Dr. Gregory House: Nonconformity – right. I can’t remember the last time saw a twenty-something kid with a tattoo of an Asian letter on his wrist. You are one wicked free thinker! You want to be a rebel? Stop being cool. Wear a pocket protector like he does, and get a hair cut like the Asian kids that don’t leave the library for twenty hour stretches. They’re the ones who don’t care what you think.
I don’t have an issue with the exchange in and of itself. There are a lot of people who go out and get a nonconformist tattoo, which is one of the most conforming ways to express non-conformity. But the podcasters expressed this as the reason why people get tattoos, which is what I have an issue with.
Yes there are a number of people who go the “conformist non-conformist” route that House talks about, but that represents only a percentage of people who get tattoos. Even people who have them in locations that are regularly visible don’t necessarily have them because of a shallow desire for individuality.
My tattoo, for example, is in the middle of my back. Specifically lower than the traditional spot for it, because the traditional location would have it peak from above the collar of a dress shirt. The only way a client, employer, or judge will know I have it is if I tell them, we work out together, or I make it a habit of taking my shirt off at work. Which give that my body type was recently calculated by BMI as “Jabba the Hutt,” I don’t believe I will be doing. Otherwise it is a silent part of my life that only people I know well (and the three and a half readers of this blog) will be aware of. This doesn’t strike me as being a play for attention or trying to show how non-conformist I am, given that it gains no attention from anyone and shows nothing to them.
And while they do offer another explanation, saying that people who get tattoos as a cheap alternative to plastic surgery is not more satisfying. What trait am I trying to distract people from with the tattoo they can’t see? Or someone who gets the name of a deceased loved one tattooed on their body to remember them?
It’s the same issue as the lady in the first article, but manifesting in a different way. She assumes that the tattoo is to hurt her or that it was done in a knowing rejection of how much it would hurt her; Cracked assumes that tattoos are to make a statement to other people or to cover up something that other people will see. Both completely reject the idea that a tattoo can be for completely personal reasons, something internally fulfilling on an emotional level.

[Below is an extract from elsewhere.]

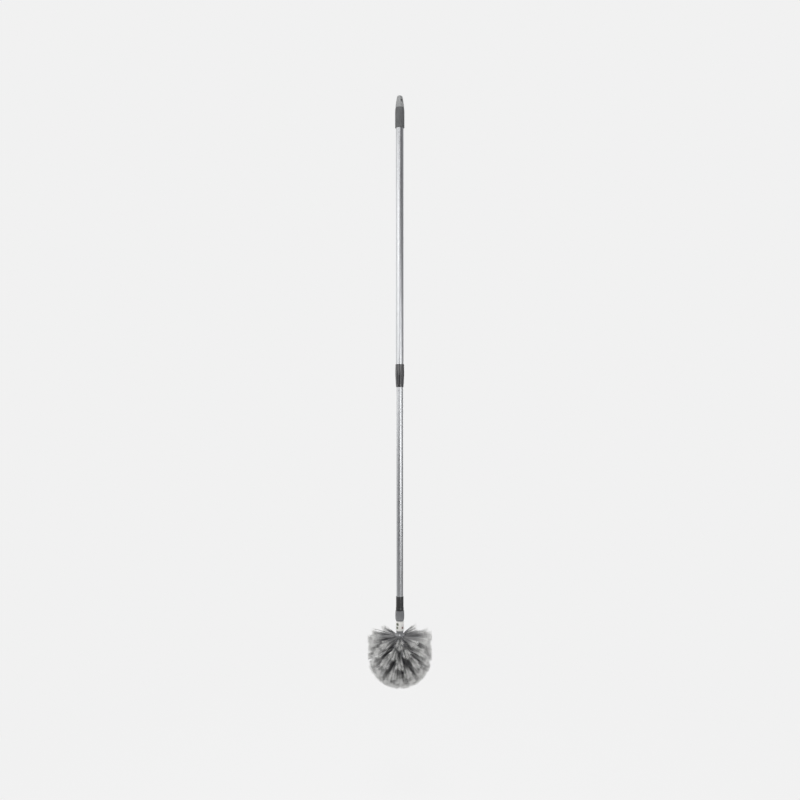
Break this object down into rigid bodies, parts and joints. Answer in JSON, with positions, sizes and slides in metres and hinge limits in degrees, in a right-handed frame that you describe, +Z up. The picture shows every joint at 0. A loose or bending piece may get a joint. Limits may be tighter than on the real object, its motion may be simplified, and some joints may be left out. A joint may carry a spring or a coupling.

And ultimately that is my issue with both. They create one vision of what a tattoo is for, and insist that it is the only vision. Whether the vision is to cover up a flaw or to hurt a mother it is sweepingly broad, not as bad as “All blondes” or “All men” but set on the same scale. And the problem is both of them are wrong. Of the thousands of tattoos given out every day there are hundreds, if not thousands, of reasons for them. Children’s footprints on a mother, a rose on an ankle, a howling wolf on the bicep. Some will be seen, some will never be seen. Some are to be unique, others really are unique. A tapestry of reasons for putting a permanent memorial on your body. Some that prove Cracked right, some that prove the Guardian right, and a lot that prove neither right.
So what’s the point, in the end? Generalities are lazy, generally speaking. Not everyone gets tattoos, or even plastic surgery, for the same reasons. They do not always carry a statement along with them, or a message, or broadcast or cover an insecurity. The reasons for them are as varied as the people who get them, and attempts to declare one reason or another will inevitably fall short. They can’t be used as a divining rod to find out how your son feels about you or what insecurities you want to cover up, unless they were done for those reasons. And that’s not a really strong ending, so assume I put in an explosion here.